In case 2, MIMO deep learning equalizer with traditional ANN and deterministic DBP in different transmission systems is compared: (a) WDM QPSK CO-OFDM at 3200 km and (b) Single channel 16-QAM CO-OFDM at 2000 km. It can be found from Figure 28a that compared with the ANN and DBP methods, at the optimal launched optical power (LOP) of −5 dBm, the Q-factor is improved by 1.4 dB and 2.1 dB, respectively. This is due to the fact that the DBP cannot accurately know the absolute position and relative spacing of the channels and subcarrier frequencies. From Figure 28b, it can be found that compared with linear equalization and ANN, the maximum allowable LOP of this MIMO equalizer is increased by 4 dB, and at the optimal LOP of 6 dBm, the Q factor 2.1 dB is improved in comparison to DBP.

In

Table 4. Applications of neural network in MIMO system.

Structures of NN	Applications
ANN	Compensating mode coupling and DMD
DLNN	MIMO detection
3D-ANN	MIMO equalization in the presence of FWM

, different structures of neural network were summarized in terms of their respective applications in DSP techniques of MDM systems, which you could find that each type has its own speciality in mitigation of certain impairments in MDM links.

6. Conclusions

In this paper, we presented an overview of recent progress on advanced DSP techniques for MDM systems.
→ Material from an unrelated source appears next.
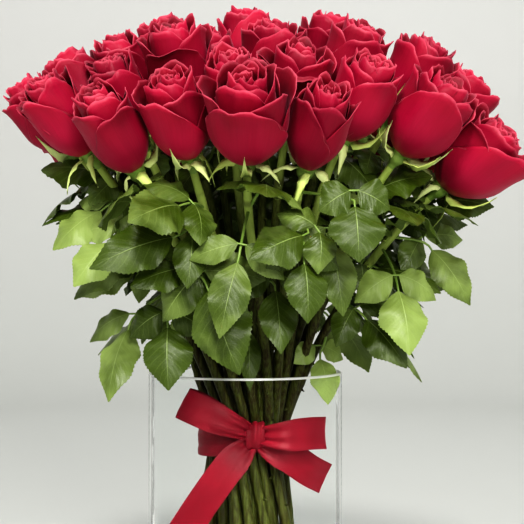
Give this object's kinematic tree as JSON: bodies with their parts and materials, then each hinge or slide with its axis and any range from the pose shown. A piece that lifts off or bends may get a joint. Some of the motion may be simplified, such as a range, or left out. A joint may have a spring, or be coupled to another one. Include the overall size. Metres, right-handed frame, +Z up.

Methodologies of digital approaches were reviewed that can mitigate the impact of MD, XT, MDL and nonlinearity on the system performance in long-haul MIMO-MDM transmissions. What’s more, AI technologies were also mentioned for its advantage to handle various optical communication problems, and we believe that machine learning would bring more possibilities on equalization, monitoring and characterization of MDM systems. In particular, the TV channels for MDM transmission also attract more attention in recent years, so our DSP techniques of FD-VFF RLS for MIMO-MDM systems were firstly reviewed to enlighten more works on tracking TV effect in FMF links.